Reputation: 61
I am trying to write complex data types (e.g. Array, Map) into a Parquet File Format using Apache Flink. For my use-case, I am reading data from a JSON file, doing some internal data conversions and then attempting to use a FileSink.
However, it didn't work. This is strange because Parquet Documentation states the following:
Parquet is built from the ground up with complex nested data structures in mind, and uses the record shredding and assembly algorithm described in the Dremel paper. We believe this approach is superior to simple flattening of nested name spaces.
I would expect that it was able to process nested data types properly, unless I am doing something wrong.
Here is the error message:
Caused by: java.lang.UnsupportedOperationException: Unsupported type: ARRAY<DECIMAL(12, 6)>
at org.apache.flink.formats.parquet.utils.ParquetSchemaConverter.convertToParquetType(ParquetSchemaConverter.java:615)
at org.apache.flink.formats.parquet.utils.ParquetSchemaConverter.convertToParquetType(ParquetSchemaConverter.java:553)

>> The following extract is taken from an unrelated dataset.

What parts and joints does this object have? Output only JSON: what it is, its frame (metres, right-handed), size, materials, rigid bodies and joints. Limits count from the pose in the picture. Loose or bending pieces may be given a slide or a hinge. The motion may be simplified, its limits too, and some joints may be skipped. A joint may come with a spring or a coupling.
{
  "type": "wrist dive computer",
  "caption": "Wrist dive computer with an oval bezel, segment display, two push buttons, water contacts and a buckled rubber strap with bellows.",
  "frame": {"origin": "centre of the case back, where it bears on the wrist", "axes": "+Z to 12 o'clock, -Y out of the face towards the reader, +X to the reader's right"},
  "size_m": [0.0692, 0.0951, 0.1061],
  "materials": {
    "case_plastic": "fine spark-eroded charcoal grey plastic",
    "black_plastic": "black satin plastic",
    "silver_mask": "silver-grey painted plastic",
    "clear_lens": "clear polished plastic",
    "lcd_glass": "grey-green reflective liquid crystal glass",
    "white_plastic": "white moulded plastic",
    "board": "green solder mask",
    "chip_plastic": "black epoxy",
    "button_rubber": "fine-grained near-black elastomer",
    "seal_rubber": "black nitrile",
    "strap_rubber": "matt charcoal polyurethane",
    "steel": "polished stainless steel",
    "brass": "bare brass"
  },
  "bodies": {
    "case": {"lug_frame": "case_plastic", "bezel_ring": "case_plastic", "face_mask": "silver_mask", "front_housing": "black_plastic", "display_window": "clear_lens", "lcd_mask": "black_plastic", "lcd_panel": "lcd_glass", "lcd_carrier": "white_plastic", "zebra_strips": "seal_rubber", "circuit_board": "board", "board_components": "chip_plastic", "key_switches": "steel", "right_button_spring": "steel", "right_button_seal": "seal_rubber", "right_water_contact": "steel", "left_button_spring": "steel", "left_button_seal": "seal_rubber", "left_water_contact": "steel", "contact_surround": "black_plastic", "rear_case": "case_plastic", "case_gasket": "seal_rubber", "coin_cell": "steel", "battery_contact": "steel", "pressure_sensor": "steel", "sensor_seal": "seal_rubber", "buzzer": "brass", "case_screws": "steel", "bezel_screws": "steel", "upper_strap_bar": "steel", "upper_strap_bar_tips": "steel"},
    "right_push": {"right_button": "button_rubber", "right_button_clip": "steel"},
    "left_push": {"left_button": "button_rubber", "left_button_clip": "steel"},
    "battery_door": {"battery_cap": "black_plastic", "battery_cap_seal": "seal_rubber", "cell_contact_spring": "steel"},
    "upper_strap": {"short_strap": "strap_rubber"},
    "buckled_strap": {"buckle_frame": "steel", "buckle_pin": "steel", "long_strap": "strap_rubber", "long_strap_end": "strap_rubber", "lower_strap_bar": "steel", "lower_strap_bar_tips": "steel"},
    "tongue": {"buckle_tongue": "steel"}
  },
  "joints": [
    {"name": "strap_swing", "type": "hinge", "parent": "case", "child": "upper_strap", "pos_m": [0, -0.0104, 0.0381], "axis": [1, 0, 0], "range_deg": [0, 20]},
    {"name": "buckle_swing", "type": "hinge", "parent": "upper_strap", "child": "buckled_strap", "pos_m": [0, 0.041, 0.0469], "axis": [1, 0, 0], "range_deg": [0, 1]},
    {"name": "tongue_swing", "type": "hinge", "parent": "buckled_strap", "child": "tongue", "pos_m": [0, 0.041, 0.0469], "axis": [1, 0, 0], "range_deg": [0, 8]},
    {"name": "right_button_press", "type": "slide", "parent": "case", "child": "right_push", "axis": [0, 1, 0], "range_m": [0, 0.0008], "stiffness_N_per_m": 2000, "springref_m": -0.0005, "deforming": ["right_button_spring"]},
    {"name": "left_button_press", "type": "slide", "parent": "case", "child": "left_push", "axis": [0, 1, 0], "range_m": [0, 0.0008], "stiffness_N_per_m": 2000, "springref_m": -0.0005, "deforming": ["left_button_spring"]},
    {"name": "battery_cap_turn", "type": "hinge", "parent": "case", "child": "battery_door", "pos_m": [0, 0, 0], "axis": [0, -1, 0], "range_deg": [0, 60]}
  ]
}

at org.apache.flink.formats.parquet.utils.ParquetSchemaConverter.convertToParquetMessageType(ParquetSchemaConverter.java:547)
at org.apache.flink.formats.parquet.row.ParquetRowDataBuilder$ParquetWriteSupport.<init>(ParquetRowDataBuilder.java:72)

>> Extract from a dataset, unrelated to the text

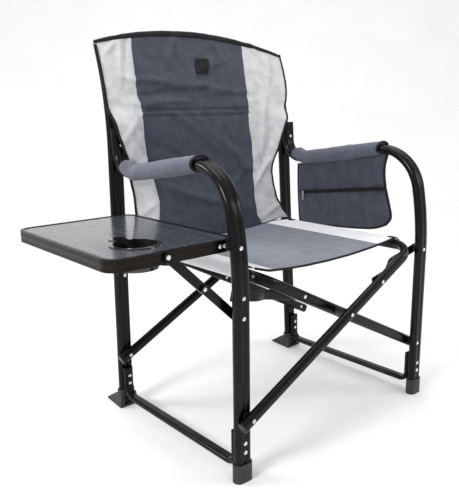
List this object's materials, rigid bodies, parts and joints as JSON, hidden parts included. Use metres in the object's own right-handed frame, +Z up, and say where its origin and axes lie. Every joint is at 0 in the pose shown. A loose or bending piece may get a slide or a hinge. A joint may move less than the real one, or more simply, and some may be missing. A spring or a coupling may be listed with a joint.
{
  "type": "folding camp chair",
  "caption": "Folding camp chair with cloth seat and back, padded arms, flap-down side table with a cup holder, and a zipped side pocket.",
  "frame": {"origin": "middle of the base of the chair's bounding box, on the ground", "axes": "+Z up, the sitter faces -Y, the side table is on -X"},
  "size_m": [0.894, 0.566, 0.9379],
  "materials": {
    "frame_paint": "semi-gloss black powder coat",
    "rivet_steel": "bright",
    "zip_metal": "bright",
    "zip_tape": "woven",
    "boot_rubber": "matte",
    "pad_fabric": "woven",
    "back_fabric": "woven",
    "seat_fabric": "woven",
    "pocket_fabric": "woven",
    "label_fabric": "woven",
    "table_laminate": "brushed wood grain",
    "rim_aluminium": "dark satin",
    "cup_plastic": "gloss",
    "black_plastic": "matte"
  },
  "bodies": {
    "table_side_frame": {"table_side_arm_pad": "pad_fabric", "table_side_back_boot": "boot_rubber", "table_side_back_leg": "frame_paint", "table_side_cross_frame_pins": "rivet_steel", "table_side_cross_frame_washers": "black_plastic", "table_side_floor_stretcher": "frame_paint", "table_side_frame_rivets": "rivet_steel", "table_side_front_boot": "boot_rubber", "table_side_front_leg_and_arm": "frame_paint", "table_side_hinge_bushes": "black_plastic", "table_side_hinge_pins": "rivet_steel", "table_side_link_pins": "rivet_steel", "table_side_link_washer": "black_plastic", "table_side_stay_bushes": "black_plastic", "table_side_stay_pins": "rivet_steel", "table_side_upright_cap": "black_plastic", "back_cloth": "back_fabric", "label_patch": "label_fabric"},
    "pocket_side_frame": {"pocket_side_arm_pad": "pad_fabric", "pocket_side_back_boot": "boot_rubber", "pocket_side_back_leg": "frame_paint", "pocket_side_cross_frame_pins": "rivet_steel", "pocket_side_cross_frame_washers": "black_plastic", "pocket_side_floor_stretcher": "frame_paint", "pocket_side_frame_rivets": "rivet_steel", "pocket_side_front_boot": "boot_rubber", "pocket_side_front_leg_and_arm": "frame_paint", "pocket_side_link_pins": "rivet_steel", "pocket_side_link_washer": "black_plastic", "pocket_side_upright_cap": "black_plastic", "pocket": "pocket_fabric", "pocket_zip": "zip_tape"},
    "pocket_side_rail": {"pocket_side_seat_frame": "frame_paint", "pocket_side_bar_studs": "rivet_steel", "pocket_side_seat_frame_plugs": "black_plastic", "crossing_pins": "rivet_steel", "crossing_spacers": "black_plastic", "seat_cloth": "seat_fabric"},
    "table_side_rail": {"table_side_seat_frame": "frame_paint", "table_side_bar_studs": "rivet_steel", "table_side_seat_frame_plugs": "black_plastic"},
    "pocket_side_links": {"pocket_side_front_link": "frame_paint", "pocket_side_back_link": "frame_paint", "pocket_side_link_studs": "rivet_steel"},
    "table_side_links": {"table_side_front_link": "frame_paint", "table_side_back_link": "frame_paint", "table_side_link_studs": "rivet_steel"},
    "side_table": {"table_board": "table_laminate", "table_rim": "rim_aluminium", "cup_holder": "cup_plastic", "table_rivets": "rivet_steel", "table_hinge_plates": "frame_paint"},
    "upper_stays": {"front_upper_stay": "frame_paint", "back_upper_stay": "frame_paint", "upper_stay_studs": "rivet_steel"},
    "lower_stays": {"front_lower_stay": "frame_paint", "back_lower_stay": "frame_paint", "lower_stay_studs": "rivet_steel"},
    "zip_slider": {"zip_slider": "zip_metal"}
  },
  "joints": [
    {"name": "fold", "type": "hinge", "parent": "table_side_frame", "child": "pocket_side_rail", "pos_m": [-0.18, -0.03349, 0.141], "axis": [0, -1, 0], "range_deg": [0, 45.3], "deforming": ["seat_cloth", "back_cloth", "label_patch"]},
    {"name": "scissor", "type": "hinge", "parent": "pocket_side_rail", "child": "table_side_rail", "pos_m": [0.118, -0.03349, 0.29237], "axis": [0, -1, 0], "range_deg": [-90.6, 0]},
    {"name": "pocket_side_foot", "type": "hinge", "parent": "table_side_rail", "child": "pocket_side_frame", "pos_m": [0.416, -0.03349, 0.141], "axis": [0, -1, 0], "range_deg": [0, 45.3]},
    {"name": "pocket_side_link_swing", "type": "hinge", "parent": "pocket_side_frame", "child": "pocket_side_links", "pos_m": [0.421, -0.03349, 0.3896], "axis": [0, -1, 0], "range_deg": [-81.53, 0]},
    {"name": "table_side_link_swing", "type": "hinge", "parent": "table_side_frame", "child": "table_side_links", "pos_m": [-0.185, -0.03349, 0.3896], "axis": [0, -1, 0], "range_deg": [0, 81.53]},
    {"name": "table_tilt", "type": "hinge", "parent": "table_side_frame", "child": "side_table", "pos_m": [-0.185, -0.03349, 0.487], "axis": [0, -1, 0], "range_deg": [0, 90]},
    {"name": "lower_stay_swing", "type": "hinge", "parent": "table_side_frame", "child": "lower_stays", "pos_m": [-0.185, -0.03349, 0.349], "axis": [0, -1, 0], "range_deg": [-45.82, 0]},
    {"name": "upper_stay_swing", "type": "hinge", "parent": "side_table", "child": "upper_stays", "pos_m": [-0.332, -0.03349, 0.489], "axis": [0, -1, 0], "range_deg": [0, 43.05]},
    {"name": "zip_travel", "type": "slide", "parent": "pocket_side_frame", "child": "zip_slider", "axis": [0.039, -0.9922, 0.1181], "range_m": [0, 0.268]}
  ],
  "couplings": [
    {"joint": "scissor", "follows": "fold", "ratio": -2},
    {"joint": "pocket_side_foot", "follows": "fold", "ratio": 1},
    {"joint": "pocket_side_link_swing", "follows": "fold", "ratio": -1.7997},
    {"joint": "table_side_link_swing", "follows": "fold", "ratio": 1.7997},
    {"joint": "lower_stay_swing", "follows": "table_tilt", "ratio": -0.50911},
    {"joint": "upper_stay_swing", "follows": "table_tilt", "ratio": 0.47834}
  ]
}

at org.apache.flink.formats.parquet.row.ParquetRowDataBuilder$ParquetWriteSupport.<init>(ParquetRowDataBuilder.java:70)
at org.apache.flink.formats.parquet.row.ParquetRowDataBuilder.getWriteSupport(ParquetRowDataBuilder.java:67)
at org.apache.parquet.hadoop.ParquetWriter$Builder.build(ParquetWriter.java:563)
at org.apache.flink.formats.parquet.row.ParquetRowDataBuilder$FlinkParquetBuilder.createWriter(ParquetRowDataBuilder.java:135)
at org.apache.flink.formats.parquet.ParquetWriterFactory.create(ParquetWriterFactory.java:56)
Here is the JSON file that I'm using, stored under src/main/resources/NESTED.json
{"discount":[670237.997082,634079.372133,303534.821218]}
Source Code:
object ReadJsonNestedData {
def main(args: Array[String]): Unit = {
// setup
val jsonResource = getClass.getResource("/NESTED.json")
val jsonFilePath = jsonResource.getPath
val tableName = "orders"
val readJSONTable =
s"""
| CREATE TABLE $tableName (
| `discount` ARRAY<DECIMAL(12, 6)>
| )WITH (
| 'connector' = 'filesystem',
| 'path' = '$jsonFilePath',
| 'format' = 'json'
|)""".stripMargin
val colFields = Array("discount")
val defaultDataTypes = Array(DataTypes.ARRAY(DataTypes.DECIMAL(12, 6)))
val rowType = RowType.of(defaultDataTypes.map(_.getLogicalType), colFields)
val defaultDataTypesAsList = defaultDataTypes.toList.asJava
val dataType = new FieldsDataType(rowType, defaultDataTypesAsList)
// Job
val env = StreamExecutionEnvironment.getExecutionEnvironment()
val tableEnv = StreamTableEnvironment.create(env)
tableEnv.executeSql(readJSONTable)
val ordersTable = tableEnv.from(tableName)
val dataStream = tableEnv
.toDataStream(ordersTable)
.map(new ConvertRowToRowDataMapFunction(dataType))
val sink = FileSink
.forBulkFormat(
WriteParquetJobExample.outputBasePath,
ParquetRowDataBuilder.createWriterFactory(rowType, Config.hadoopConfig, true)
)
.build()
dataStream.sinkTo(sink)
env.execute()
}
}
class ConvertRowToRowDataMapFunction(fieldsDataType: FieldsDataType)
extends RichMapFunction[Row, RowData] {
private final val rowRowConverter = RowRowConverter.create(fieldsDataType)
override def open(parameters: Configuration): Unit = {
super.open(parameters)
rowRowConverter.open(this.getClass.getClassLoader)
}
override def map(row: Row): RowData =
this.rowRowConverter.toInternal(row)
}
Environment:
1.8
2.12.15
1.13.5
flink-table-api-java-bridge
flink-table-planner-blink
flink-clients
flink-json
Thank you in advance for the help!
Upvotes: 2
Views: 1245
Reputation: 61
Unfortunately MAP, ARRAY and ROW types are supported by Flink Parquet format only since Flink 1.15 (see FLINK-17782, not released yet). You may want to upgrade Flink version to 1.15 once it is released, or make your own implementation based on the latest code on master branch for now.
Upvotes: 2